The thing I'm most excited about is the moment that I run a model on my 64GB M2 that can usefully drive a coding agent harness.
Maybe Qwen3.5-35B-A3B is that model? This comment reports good results: https://news.ycombinator.com/item?id=47249343#47249782
I need to put that through its paces.
Yesterday I test ran Qwen3.5-35B-A3B on my MBP M3 Pro with 36GB via LM Studio and OpenCode. I didn’t have it write code but instead use Rodney (thanks for making it btw!) to take screenshots and write documentation using them. Overall I was pretty impressed at how well it handled the harness and completed the task locally. In the past I would’ve had Haiku do this, but I might switch to doing it locally from now on.
I suppose this shows my laziness because I'm sure you have written extensively about it, but what orchestrator (like opencode) do you use with local models?
I've not really settled on one yet. I've tried OpenCode and Codex CLI, but I know I should give Pi a proper go.

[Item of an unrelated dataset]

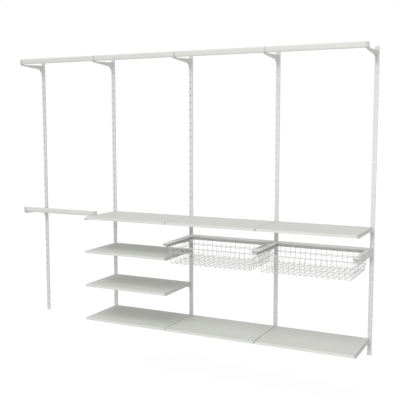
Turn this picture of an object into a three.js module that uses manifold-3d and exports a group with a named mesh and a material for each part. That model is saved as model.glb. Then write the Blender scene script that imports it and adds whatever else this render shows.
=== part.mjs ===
// Wall mounted closet system: five slotted uprights on a wall carry clothes rods,
// pressed steel shelves and two pull-out wire baskets, all hung on hooked brackets.
// Units are millimetres. X runs along the wall, -Y faces the room, Z is up.
// The origin is on the wall plane, at the foot of the middle upright.

import * as THREE from 'three';
import { mergeVertices } from 'three/addons/utils/BufferGeometryUtils.js';
import Module from 'manifold-3d';

const wasm = await Module();
wasm.setup();

// Whole system
const bayPitch = 642.5;           // centre to centre of neighbouring uprights
const uprightHeight = 1960;
const seatGap = 0.3;             // clearance between pieces that rest on each other
const endGap = 1;                // free space at a rod's end, each side of a bracket's centre line
const overrun = 5;               // how far a cutter reaches past what it cuts

// Upright: a lipped channel, open to the wall, with one row of slots in its front
const uprightWidth = 28;
const uprightDepth = 11;
const uprightWall = 1.5;
const uprightLip = 5;
const slotPitch = 48;
const firstSlotCentre = 48;
const slotCount = Math.floor((uprightHeight - firstSlotCentre) / slotPitch) + 1;
const screwHole = 6;
const screwHoleSides = 6;
// A screw hole lies half a pitch above each of these slots: near the foot, halfway and below the rod brackets
const screwHoleSlots = [2, Math.floor(slotCount / 2), slotCount - 4];

// Bracket: a folded channel with its open side down, and two hooks on its back plate
const bracketWidth = 20;
const bracketWall = 1.6;
const hookThick = 3.2;
const hookNeck = 6;              // height of the hook where it passes the slot
const hookDrop = 7;              // how far the hook reaches down behind the slot
const hookPlate = 3;
const hookSidePlay = 0.65;       // slot's side to the hook's side
const hookEntryPlay = 2;         // what a slot is higher than the whole hook that enters it
const slotWidth = hookThick + 2 * hookSidePlay;
const slotHeight = hookNeck + hookDrop + hookEntryPlay;
const arcSteps = 4;

// Levels, as the number of the slot that takes the upper hook, counted from 0 at the foot
const levelSlots = {
  topRod: slotCount - 1,
  lowRod: 16,
  topShelf: 16,
  basket: 13,
  upperMidShelf: 11,
  lowerMidShelf: 6,
  bottomShelf: 1,
};

// Shelf bracket
const shelfBracketReach = 381;   // from the upright's front to the bracket's tip
const shelfBracketRise = 8.5;    // seat above the bottom edge of the upper slot
const shelfBracketBase = 60;
const shelfBracketRoot = 19;
const shelfBracketTip = 4.5;
const shelfBracketGusset = 14;

// Basket bracket
const basketBracketReach = 391;
const basketBracketRise = 28.5;
const basketBracketBase = 80;
const basketBracketRoot = 40;
const basketBracketTip = 16;
const basketBracketGusset = 22;

// Rod bracket
const rodBracketBase = 86;
const rodBracketCrest = 10;      // how far the arm's top rises from the cup to the back plate
const rodBracketRise = 11.5;
const rodBracketRoot = 19;
const rodBracketTip = 5.5;
const rodBracketGusset = 52;
const cupWall = 1.6;
const cupLip = 6;                // how far the cup's lips rise past the rod's lowest line

// Rod: a flat-sided oval tube, seen from the end
const rodHeight = 37;
const rodDepth = 18;
const rodWall = 1.2;
const rodFace = 258;             // wall to the rod's front
const rodOverhang = 15;          // past the centre of the left upright
const rodRightOverhang = 4;      // past the centre of the right upright
const capFlange = 8;
const capRound = 4;              // how far the cap's face is rounded off
const capPlug = 12;

// Saddle that carries the low rod's right end on a shelf bracket
const saddleSkirt = 16;
const saddleSkirtWall = 1.5;

// Shelf: a pressed sheet tray with its rims turned down
const shelfFront = 405;          // wall to the shelf's front
const shelfBack = 32;            // wall to the shelf's back
const shelfRim = 18;
const shelfSheet = 1.5;
const shelfHem = 10;             // sheet turned back under the front rim
const shelfEdgeRadius = 4;
const shelfEndGap = 2.2;         // shelf's end to the bracket's centre line

// Basket frame: a folded rail round three sides, with a ledge below and a sloping bead above
const frameSheet = 1.5;
const frameHeight = 32;
const frameLand = 3.5;           // level strip between the web and the bead
const frameBead = 14;            // web's outer face to the bead's edge
const frameReturn = 10;          // how far the bead's lower side comes back towards the web
const frameLift = 13;            // top of the frame above the bracket's seat
const frameFlange = 10;          // sheet that lies on the bracket
const frameSideGap = 1;          // web to the bracket's side
const frameBackFace = 24;        // wall to the back rail
const frameFront = 405;          // wall to the runners' front ends

// Wire basket
const rimWire = 6;
const meshWire = 3.4;
const weldDepth = 0.8;           // how far crossing wires run into each other
const basketSideGap = 0.5;       // rim to the frame's web
const basketFrontSetback = 5;    // rim behind the runners' front ends
const basketDepth = 116;         // rim centre to the centre of the bottom wires
const basketSideTaper = 15;
const basketFrontTaper = 13;
const basketBackTaper = 13;
const crossWires = 17;           // front to back
const lengthWires = 4;           // side to side
const basketRingShares = [0.64]; // heights of the rings between bottom and rim
const endWireInset = 6;          // outermost wire to the corner of the bottom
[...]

So far none of them have be useful enough at first glance with a local model for me to stick with them and dig in further.
I've used opencode and the remote free models they default to aren't awful but definitely not on par with Gemini CLI nor Claude. I'm really interested in trying to find a way to chain multiple local high end consumer Nvidia cards into an alternative to the big labs offering.
Kimi K2.5 is pretty good, you can use it on OpenRouter. Fireworks is a good provider, they were giving free access to the model on OpenCode when it first released.
When you say you use local model in OpenCode, do you mean through the ollama backend? Last time I tried it with various models, I got issues where the model was calling tools in the wrong format.
That's exactly why I'm asking! I'm still mystified about whether I can use ollama at all. I'm hopeful that the flexiblity might become interesting at some point.